The exercise. Repeat the lines below exactly as written, please, from the line with "const lamp = new THREE.Group();" to the line with "points = [vertex.co", both lines included, and no others.
** START Information provided **
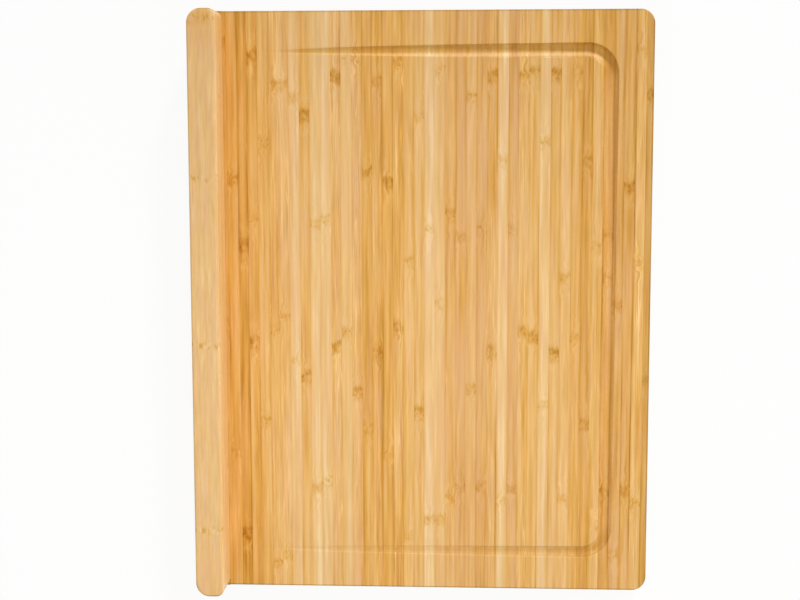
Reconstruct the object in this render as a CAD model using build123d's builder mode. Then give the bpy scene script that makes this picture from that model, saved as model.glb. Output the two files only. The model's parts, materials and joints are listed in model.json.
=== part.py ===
"""A bamboo cutting board with one raised lip, which hooks over the front edge of a counter.

The panel is a row of narrow bamboo strips, stood on edge and glued side by side. A lip of flat
bamboo layers is glued on its face along one long edge. A juice groove runs round the other three
sides: its two long runs start at nothing near the lip, and get deeper and wider towards the free
edge. The run at the far end (+Y) goes deeper than the run at the near end (-Y), so that juice
gathers in one corner.

Frame: the underside lies on Z = 0 and the working face looks to +Z. X runs across the strips,
from the lip (-X) to the free edge (+X), and Y runs along them. All sizes are in millimetres.
"""

import os

from build123d import *

# Panel
board_length = 457.2
board_width = 355.6
board_thickness = 19.0
strip_width = 8.14
corner_radius = 11.0
edge_rounding = 1.2

# Lip
lip_width = 22.0
lip_layer_thickness = 8.0
lip_layer_count = 4
lip_inner_corner_radius = 6.0
lip_edge_rounding = 2.0

# Juice groove, cut by a round-nosed cutter that sinks as it goes
groove_inset_from_ends = 31.0
groove_inset_from_free_edge = 32.8
groove_far_depth = 3.8
groove_near_depth = 2.0
groove_cutter_radius = 6.35
groove_corner_radius = 18.0
groove_start_from_lip = 36.0
groove_run_in = 5.0

# Places worked out from the sizes above
lip_side = -board_width / 2
free_side = board_width / 2
lip_foot = lip_side + lip_width
strip_count = round(board_width / strip_width)
groove_start = lip_foot + groove_start_from_lip
groove_turn = free_side - groove_inset_from_free_edge
groove_run_offset = board_length / 2 - groove_inset_from_ends


def write_piece(piece, label):
    """Labels one finished piece and writes it to its own STEP file."""
    piece.part.label = label
    export_step(piece.part, f"parts/{label}.step")


def cutter_point(x, y, depth_at_turn):
    """The centre of the cutter's round nose on the run at y, which sinks steadily up to its turn."""
    sunk = depth_at_turn * (x - groove_start) / (groove_turn - groove_start)
    return (x, y, board_thickness + groove_cutter_radius - sunk)


def make_groove_cutter():
    """The space that the cutter sweeps, from above the face at one end to above it at the other."""
    above_face = groove_start - groove_run_in
    with BuildPart() as cutter:
        with BuildLine() as path:
            FilletPolyline(
                cutter_point(above_face, groove_run_offset, groove_far_depth),
                cutter_point(groove_turn, groove_run_offset, groove_far_depth),
                cutter_point(groove_turn, -groove_run_offset, groove_near_depth),
                cutter_point(above_face, -groove_run_offset, groove_near_depth),
                radius=groove_corner_radius,
            )
        with BuildSketch(Plane(origin=path.line @ 0, z_dir=path.line % 0)):
            Circle(groove_cutter_radius)
        sweep(path=path.line)
    return cutter


def make_glued_panel():
    """The panel as it comes from the press and the saw, with its underside edges eased."""
    with BuildPart() as panel:
        with BuildSketch(Plane.XY):
            RectangleRounded(board_width, board_length, corner_radius)
        extrude(amount=board_thickness)
        fillet(panel.edges().group_by(Axis.Z)[0], edge_rounding)
    return panel


def make_worked_panel(panel):
    """The panel with the groove cut and its open top edges eased, but none under the lip."""
    with BuildPart() as open_side:
        add(panel.part)
        fillet(open_side.edges().group_by(Axis.Z)[-1], edge_rounding)
        add(make_groove_cutter().part, mode=Mode.SUBTRACT)
        split(bisect_by=Plane.YZ.offset(lip_foot), keep=Keep.TOP)
    with BuildPart() as worked:
        add(panel.part)
        split(bisect_by=Plane.YZ.offset(lip_foot), keep=Keep.BOTTOM)
        add(open_side.part)
    return worked


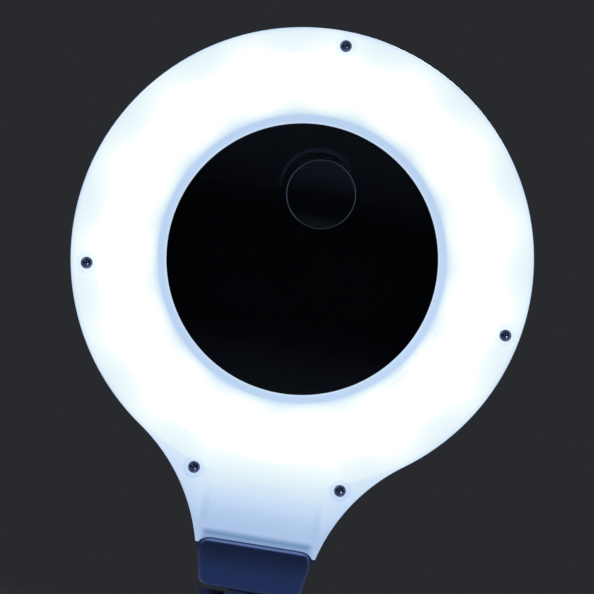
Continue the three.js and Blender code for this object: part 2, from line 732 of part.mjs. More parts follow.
function basePlate() {
  const sink = [[0, BASE_BOTTOM - 1], [4.6, BASE_BOTTOM - 1], [2.2, PLATE_TOP - 0.4], [2.2, 10], [0, 10]];
  const sinks = baseScrewPlaces.map(([x, y]) => turned(sink, 12, x, y));
  return cut(barZ(PLATE_R, BASE_BOTTOM, PLATE_TOP, 0, 0, BASE_SIDES), ...sinks);
}

function baseScrew(x, y) {
  const head = BASE_BOTTOM + GAP;
  return turned([[0, head], [3.2, head], [1.9, PLATE_TOP], [1.9, 15], [0, 15.8]], 12, x, y);
}

function baseWeight() {
  const z = PLATE_TOP + GAP;
  const [below, above] = [z - 1, z + WEIGHT + 1];
  const holes = baseScrewPlaces.map(([x, y]) => barZ(BASE_BOSS_R + 2 * GAP, below, above, x, y, 12));
  const disc = ring(WEIGHT_HOLE_R, WEIGHT_R, z, z + WEIGHT, BASE_SIDES);
  return cut(disc, box(-12, 12, 54, 90, below, above), ...holes);
}

// The power socket in the back of the base, and the board that it sits on.
function powerInlet() {
  const face = BASE_R - 1;
  return join(
    cut(
      join(barY(INLET_R, 78, face, 0, INLET_Z), box(-6, 6, 72, 81, INLET_Z - 3.2, INLET_Z + 5)),
      barY(2.8, 79, face + 1, 0, INLET_Z, 12),
    ),
    barY(0.9, 78.5, face - 1, 0, INLET_Z, 8),
  );
}

const inletBoard = () => box(-10.5, 10.5, 57, 77.5, INLET_Z - 3.5 - BOARD, INLET_Z - 3.5);

function base() {
  const group = new THREE.Group();
  group.add(
    piece("base_cover", baseCover(), casingBlue),
    piece("base_plate", basePlate(), darkBlue),
    piece("base_weight", baseWeight(), castIron),
    piece("base_pad", barZ(PAD_R, 0, PAD, 0, 0, BASE_SIDES), rubber),
    piece("power_inlet", powerInlet(), rubber),
    piece("inlet_board", inletBoard(), boardWhite),
  );
  baseScrewPlaces.forEach(([x, y], i) => {
    group.add(piece(`base_screw_${i + 1}`, baseScrew(x, y), darkSteel));
  });
  return group;
}

// What holds the turret down on the base, from inside.
function turretFixing() {
  const top = SPIGOT_END - GAP;
  const head = top - 2 - GAP;
  const shank = [[TURRET_BOLT_R, head], [TURRET_BOLT_R, 34], [0, 34]];
  return [
    piece("turret_washer", ring(TURRET_BOLT_R + GAP, TURRET_WASHER_R, top - 2, top, 24), steel),
    piece("turret_bolt", turned([[0, head - 3], [4.5, head - 3], [4.5, head], ...shank], 16), steel),
  ];
}

// ---------------------------------------------------------------- assembly
const tiltingHead = head();
tiltingHead.position.z = UPPER_ARM;
tiltingHead.rotation.x = rad(-UPPER_LEAN);

const upperArm = armSection("upper_arm", "head_hinge", UPPER_ARM);
upperArm.position.z = LOWER_ARM;
upperArm.rotation.x = rad(UPPER_LEAN - LOWER_LEAN);
upperArm.add(tiltingHead);

const lowerArm = armSection("lower_arm", "elbow", LOWER_ARM);
lowerArm.rotation.x = rad(LOWER_LEAN);
lowerArm.add(upperArm);

const shoulder = new THREE.Group();
shoulder.position.z = SHOULDER_Z;
shoulder.add(piece("turret", turret(), casingBlue), hingeHardware("shoulder"), lowerArm);

const lamp = new THREE.Group();
lamp.add(base(), ...turretFixing(), shoulder);

export default lamp;
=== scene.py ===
# The looks of a desk magnifying lamp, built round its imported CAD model. The frame is in metres, +Z up.
# Shapes are written in millimetres. The head's own frame has the lens axis along Z, the light shining
# towards +Z and the neck pointing to -Y. An arm section's own frame has its lower axle along X at z = 0.
from math import atan2, cos, hypot, pi, radians, sin, sqrt

import bmesh
import bpy
from mathutils import Matrix, Vector


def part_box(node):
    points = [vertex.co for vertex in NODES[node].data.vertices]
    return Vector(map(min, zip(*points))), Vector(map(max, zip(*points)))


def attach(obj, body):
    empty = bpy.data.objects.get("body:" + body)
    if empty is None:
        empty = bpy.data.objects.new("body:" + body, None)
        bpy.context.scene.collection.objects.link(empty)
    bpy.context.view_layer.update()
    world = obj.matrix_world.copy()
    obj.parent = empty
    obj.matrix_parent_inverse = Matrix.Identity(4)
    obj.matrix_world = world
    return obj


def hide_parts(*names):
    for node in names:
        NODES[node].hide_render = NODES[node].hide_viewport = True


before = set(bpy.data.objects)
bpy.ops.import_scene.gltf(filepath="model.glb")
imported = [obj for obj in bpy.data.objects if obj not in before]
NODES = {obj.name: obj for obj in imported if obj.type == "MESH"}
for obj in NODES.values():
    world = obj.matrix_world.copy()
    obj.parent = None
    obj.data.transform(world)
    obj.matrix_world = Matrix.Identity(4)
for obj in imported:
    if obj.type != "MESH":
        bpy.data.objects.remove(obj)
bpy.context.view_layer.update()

MM = 0.001

# ---------------------------------------------------------------- sizes shared with the CAD part
GAP = 0.3
WALL = 2.2
HEAD_R = 81
FLARE_R = 65
FLARE_TURN = radians(35.2)
HEAD_FRONT = 12
HEAD_BACK = -12
SHADE_SPLIT = 0.3
SHADE_EDGE_R = 1.2
CASING_EDGE_R = 3
APERTURE_R = 48
RIM_R = 52.3
SHADE_END = 101
SHADE_TIP = 103.2
SEAM = 1
COVER_TOP = SHADE_END + SEAM
NECK_END = 118.4
NECK_END_HALF = 18.6
NECK_CORNER_R = 5
NECK_FRONT = 9
COVER_HALF = 19.9
COVER_CORNER_R = 4.6
LENS_R = 50
LENS_EDGE = 2.6
LENS_SAG = 3.6
INSET_R = 12.25
INSET_X = 2.9
INSET_Y = 23.5
INSET_EDGE = 1
INSET_SAG = 1.75
LED_COUNT = 15
SHADE_SCREWS = [(76, 2.4), (76, 101.5), (75.5, -100.2), (82.3, 161.6), (82.1, -161.7)]
SCREW_HEAD_R = 2.1
SCREW_HEAD = 1.9
SCREW_SHANK_R = 1.25
SCREW_REACH = 12.5
SCREW_POCKET_R = 3.7
SCREW_SEAT = 9
BOSS_R = 4.5
BUTTON_Y = -90
BUTTON_R = 6
BUTTON_FLANGE_R = 7.2
LID_R = 51.5
LID_SEAT = HEAD_BACK - 0.4
LID_HINGE_Y = 57.5
LID_HINGE_Z = -15
LID_BARREL_R = 2.6
LID_PIN_R = 1.2
LID_TAB_HALF = 6
LID_LUG_OUT = 10.6
HEAD_REACH = 131
HEAD_AXLE_Z = -1.5
TONGUE_HALF = 7
TONGUE_DEEP = 9
EAR_IN = 8.6
EAR_OUT = 17.6
BARREL_R = 10.5
AXLE_R = 3
AXLE_HOLE_R = 3.3
SLOT_DEPTH = 12
TONGUE_REACH = 13
COLLAR = 8
COLLAR_CORNER_R = 5
PLUG = 15
TUBE_X = 32
TUBE_Y = 17
TUBE_CORNER_R = 6
TUBE_WALL = 1.6
LEAD_HOLE_R = 2.2
PLUG_SCREW_R = 1.5
PLUG_SCREW_HEAD_R = 2.8
BASE_R = 90
BASE_TOP = 27
BASE_RIM = 9
BASE_FLAT_R = 30
BASE_WALL = 2.4
BASE_BORE_R = 15
PAD = 2.2
PAD_R = 88
SPIGOT_R = 14.4
TURRET_R = 24
TURRET_TOP = 38
INLET_Z = 10
INLET_R = 4

# ---------------------------------------------------------------- sizes that only the looks have
FINE_SIDES = 160  # of the smoothest circles
CONE_EDGE_R = 1.1
VIEW_EDGE_R = 0.8
PILLAR_R = 2.5
GROOVE_DEEP = 0.5
GROOVE_IN_R = 53.2
GROOVE_OUT_R = 54
WELL_R = 8.6  # round the button
WELL_MOUTH_R = 9.2
THREAD_PITCH = 0.8
EAR_EDGE_R = 0.7
TREAD_DEEP = 0.6
TREAD_WIDE = 1.2
TURRET_EDGE_R = 3
RIB_PLACES = (-54.6, -53.2, -51.8)  # along the lid's finger tab
LIP_R = 48.7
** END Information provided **
Task result.
const lamp = new THREE.Group();
lamp.add(base(), ...turretFixing(), shoulder);

export default lamp;
=== scene.py ===
# The looks of a desk magnifying lamp, built round its imported CAD model. The frame is in metres, +Z up.
# Shapes are written in millimetres. The head's own frame has the lens axis along Z, the light shining
# towards +Z and the neck pointing to -Y. An arm section's own frame has its lower axle along X at z = 0.
from math import atan2, cos, hypot, pi, radians, sin, sqrt

import bmesh
import bpy
from mathutils import Matrix, Vector


def part_box(node):
    points = [vertex.co for vertex in NODES[node].data.vertices]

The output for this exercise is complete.